Rejection and Self Belief

I have had a few rejections recently (not unusual for a writer). I feel like most of them I’ve shrugged off no problem but this most recent one has stung a bit probably because I was holding out hope for it.
I’m finding it hard to believe in myself (part of my goal) when I feel like the world keeps telling me I’m not good enough. I know that this is probably the challenge I need to overcome believing in myself when no one else does/without any proof. I also hate that I need this external validation. I have tried so hard to detach myself from it but I still feel like I need something to prove to the world that I have some value.
When I joined the Flow Collective I was struggling with procrastinating from writing. Now I write most days which is great but I still don’t feel like I’m getting anywhere with my writing. I’m putting in all this time and effort but my results = a load of rejection are still the same.

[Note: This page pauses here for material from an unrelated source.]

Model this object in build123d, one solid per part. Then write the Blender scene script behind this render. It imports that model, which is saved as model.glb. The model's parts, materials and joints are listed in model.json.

Is the problem that I feel like I need to get somewhere with it? I feel really blocked in this area of my life.

 

Answer:

Have you celebrated the transition from procrastination to writing most days! That’s a huge change!
Let’s examine what you want from your writing. What does ‘getting somewhere with it’ mean to you? Why do you write? Wanting external validation is very human – when we have it, our brains interpret that as belonging and safety in community. One thing to get curious about is who you really need and want that external validation from and why. It’s okay to want and need it, and it does matter who you want and need it from. When you explore this, what emerges?